In 1956, the Legislative Assembly's proposal for commercial television faced strong opposition, notably from Lee Kuan Yew and Chief Secretary William Goode. Critics cited concerns about commercial exploitation, poor quality programming, and its potential influence on youth, who made up half the population. The government subsequently abandoned the commercial model and commissioned a study into establishing a government-run service.

By the early 1960s, the government sought technical expertise from Japan's NHK and Australia's ABC. Recommendations included a multilingual service using the 625-line CCIR standard. Contracts were awarded to the British Marconi Company for transmission and studio equipment, and to the Singaporean-Japanese company Marubeni-Iida for outside broadcast vehicles. The Ministry of Culture would operate the service, which was named Television Singapura. Staffing and equipment shortages postponed the target launch date from December 1962 to early 1963.

===Television Singapura/Radio and Television Singapore (1963–1980)===
On 3 January 1963, the Singaporean government announced pilot programming would begin on February 15. The station would broadcast on VHF Channel 5 in the 625-line television standard. The licencing fee would be $24 per year ($2 per month). Pilot programming was initially less than two hours a day but had extended to four hours by April.

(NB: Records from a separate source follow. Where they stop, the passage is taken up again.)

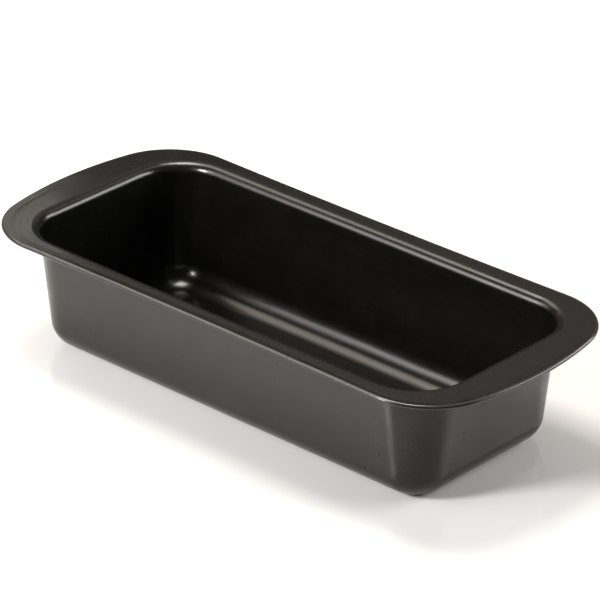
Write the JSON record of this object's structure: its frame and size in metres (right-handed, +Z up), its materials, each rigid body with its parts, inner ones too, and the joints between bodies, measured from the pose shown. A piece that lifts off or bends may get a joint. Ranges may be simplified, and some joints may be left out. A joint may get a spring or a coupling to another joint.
{
  "type": "loaf pan",
  "caption": "Long rectangular baking pan with drafted walls, rounded corners, a flat flange that widens into a grip at each end, and a rolled edge.",
  "frame": {"origin": "centre of the base's underside, on the surface that the pan stands on", "axes": "+X along the pan's length, +Y across it, +Z up out of the open mouth"},
  "size_m": [0.3294, 0.1484, 0.0685],
  "materials": {
    "sheet_steel": "cold-rolled carbon steel sheet, hidden under the coats",
    "wire_steel": "bright drawn wire, hidden in the rolled edge",
    "nonstick": "dark warm-grey nonstick coat with a fine metallic grain, satin",
    "outer_finish": "dark warm-grey heat-resistant coat, satin"
  },
  "bodies": {
    "root": {"steel_shell": "sheet_steel", "rim_wire": "wire_steel", "nonstick_coat": "nonstick", "outer_coat": "outer_finish"}
  },
  "joints": []
}
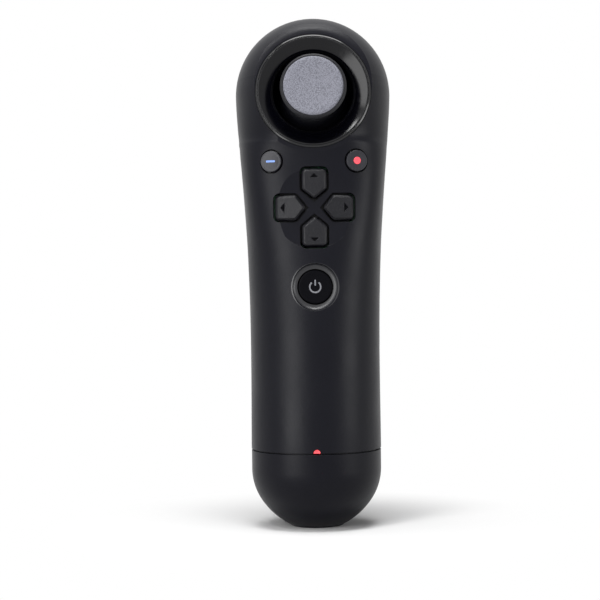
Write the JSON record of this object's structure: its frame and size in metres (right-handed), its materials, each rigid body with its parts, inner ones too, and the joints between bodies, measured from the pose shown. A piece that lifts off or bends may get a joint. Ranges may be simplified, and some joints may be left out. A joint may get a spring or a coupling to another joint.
{
  "type": "game_controller",
  "caption": "One-handed wand controller with a thumb stick in a glossy funnel, direction keys, round buttons and rear keys",
  "frame": {"origin": "centre of the flat end face that the wand stands on", "axes": "+Z along the wand to its head, -Y out of the face with the thumb stick, +X to the right seen from that side"},
  "size_m": [0.042, 0.0481, 0.138],
  "materials": {
    "case_black": "fine matte moulded plastic",
    "cap_black": "satin moulded plastic",
    "gloss_black": "polished",
    "key_black": "satin moulded plastic",
    "stick_grey": "leather grained rubber",
    "lens_red": "translucent red",
    "inner_plastic": "moulded nylon",
    "pad_rubber": "silicone rubber",
    "board_green": "solder resist",
    "chip_black": "moulded package",
    "screw_steel": "zinc plated",
    "pin_steel": "ground",
    "port_metal": "tin plated",
    "cell_wrap": "shrink wrapped",
    "lead_cover": "flexible insulation"
  },
  "bodies": {
    "root": {"front_shell": "case_black", "rear_shell": "case_black", "end_cap": "cap_black", "stick_bezel": "gloss_black", "indicator_lens": "lens_red", "case_screws": "screw_steel", "stick_housing": "port_metal", "sensor_across": "chip_black", "sensor_along": "chip_black", "click_switch": "chip_black", "stick_spring": "pin_steel", "stick_board": "board_green", "stick_board_screws": "screw_steel", "dpad_pad": "pad_rubber", "left_pad": "pad_rubber", "right_pad": "pad_rubber", "home_pad": "pad_rubber", "bumper_pad": "pad_rubber", "trigger_pin": "pin_steel", "trigger_spring": "pin_steel", "trigger_pad": "pad_rubber", "trigger_bracket": "inner_plastic", "bracket_screws": "screw_steel", "main_board": "board_green", "board_screws": "screw_steel", "main_chip": "chip_black", "radio_can": "port_metal", "indicator_lamp": "lens_red", "port_board": "board_green", "usb_receptacle": "port_metal", "reset_switch": "chip_black", "battery_tray": "inner_plastic", "battery_cell": "cell_wrap", "battery_lead": "lead_cover", "battery_plug": "pad_rubber"},
    "stick_across": {"upper_yoke": "inner_plastic"},
    "stick_cradle": {"lower_yoke": "inner_plastic"},
    "stick_swivel": {"stick_pin": "pin_steel"},
    "stick": {"stick_cap": "key_black", "stick_grip": "stick_grey", "stick_shaft": "inner_plastic"},
    "dpad_rocker": {"dpad_pivot": "pin_steel"},
    "dpad": {"dpad": "key_black"},
    "left_button": {"left_button": "key_black"},
    "right_button": {"right_button": "key_black"},
    "home_button": {"home_button": "key_black"},
    "bumper": {"bumper": "key_black"},
    "trigger": {"trigger": "key_black"},
    "reset_plunger": {"reset_plunger": "gloss_black"}
  },
  "joints": [
    {"name": "stick_up_down", "type": "hinge", "parent": "root", "child": "stick_cradle", "pos_m": [0, -0.0003, 0.11499], "axis": [1, 0, 0], "range_deg": [-13, 13], "stiffness_Nm_per_rad": 0.03, "deforming": ["stick_spring"]},
    {"name": "stick_left_right", "type": "hinge", "parent": "stick_cradle", "child": "stick_swivel", "pos_m": [0, -0.0003, 0.11499], "axis": [0, 0.1219, 0.9925], "range_deg": [-13, 13], "stiffness_Nm_per_rad": 0.03, "deforming": ["stick_spring"]},
    {"name": "stick_click", "type": "slide", "parent": "stick_swivel", "child": "stick", "axis": [0, 0.9925, -0.1219], "range_m": [0, 0.0005], "stiffness_N_per_m": 4000},
    {"name": "stick_arch", "type": "hinge", "parent": "root", "child": "stick_across", "pos_m": [0, -0.0003, 0.11499], "axis": [0, 0.1219, 0.9925], "range_deg": [-13, 13]},
    {"name": "dpad_up_down", "type": "hinge", "parent": "root", "child": "dpad_rocker", "pos_m": [0, -0.0105, 0.0857], "axis": [1, 0, 0], "range_deg": [-4, 4], "stiffness_Nm_per_rad": 0.06, "deforming": ["dpad_pad"]},
    {"name": "dpad_left_right", "type": "hinge", "parent": "dpad_rocker", "child": "dpad", "pos_m": [0, -0.0105, 0.0857], "axis": [0, 0, 1], "range_deg": [-4, 4], "stiffness_Nm_per_rad": 0.06, "deforming": ["dpad_pad"]},
    {"name": "left_button_press", "type": "slide", "parent": "root", "child": "left_button", "axis": [0.2419, 0.9703, 0], "range_m": [0, 0.0008], "stiffness_N_per_m": 600, "deforming": ["left_pad"]},
    {"name": "right_button_press", "type": "slide", "parent": "root", "child": "right_button", "axis": [-0.2419, 0.9703, 0], "range_m": [0, 0.0008], "stiffness_N_per_m": 600, "deforming": ["right_pad"]},
    {"name": "home_press", "type": "slide", "parent": "root", "child": "home_button", "axis": [0, 1, 0], "range_m": [0, 0.0005], "stiffness_N_per_m": 800, "deforming": ["home_pad"]},
    {"name": "bumper_press", "type": "slide", "parent": "root", "child": "bumper", "axis": [0, -0.766, -0.6428], "range_m": [0, 0.001], "stiffness_N_per_m": 600, "deforming": ["bumper_pad"]},
    {"name": "trigger_pull", "type": "hinge", "parent": "root", "child": "trigger", "pos_m": [0, 0.015, 0.1205], "axis": [-1, 0, 0], "range_deg": [0, 15], "stiffness_Nm_per_rad": 0.12, "deforming": ["trigger_spring", "trigger_pad"]},
    {"name": "reset_press", "type": "slide", "parent": "root", "child": "reset_plunger", "axis": [0, -1, 0], "range_m": [0, 0.00025], "stiffness_N_per_m": 1500}
  ],
  "couplings": [
    {"joint": "stick_arch", "follows": "stick_left_right", "ratio": 1}
  ]
}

A second channel began broadcasting between August and September 1963. By March, programmes were offered in English and Hokkien. The service expanded to include Mandarin, Malay, Tamil, and other non-Mandarin varieties. By April, regular broadcasts were available in all of Singapore’s official languages.

A temporary studio was built at Caldecott Hill, Radio Singapore's headquarters. Bukit Batok was the site of the television transmitter. The staff included experienced workers from the United Kingdom, Australia, and Japan. Television set manufacturers were asked to ensure their presets matched Channels 5 and 8 before service began.

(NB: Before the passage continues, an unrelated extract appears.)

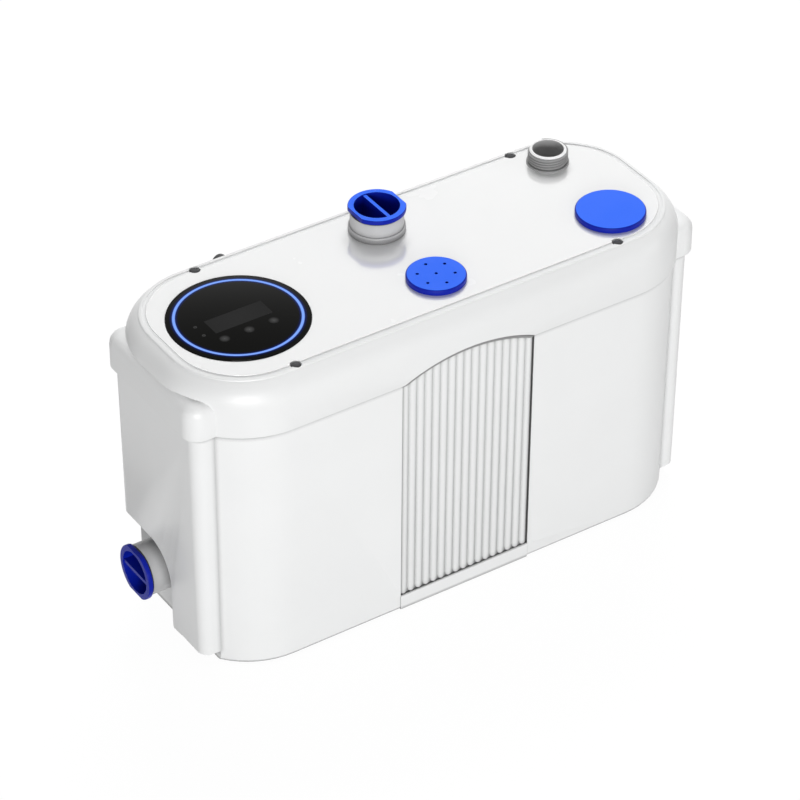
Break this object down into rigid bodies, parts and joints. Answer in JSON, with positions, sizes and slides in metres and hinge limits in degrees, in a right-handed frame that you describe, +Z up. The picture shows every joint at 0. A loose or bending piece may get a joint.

As planned, Television Singapore launched its pilot service on 15 February 1963. Minister for Culture S. Rajaratnam became the first person to appear on Singapore TV, announcing that, "[that night] might well mark the start of a social and cultural revolution in [the lives of Singaporeans]." After his speech, the station televised a 15-minute documentary, TV Looks at Singapore, produced by Television Singapura. Two cartoons, a news report, a newsreel, a comedy show, and a local variety show followed.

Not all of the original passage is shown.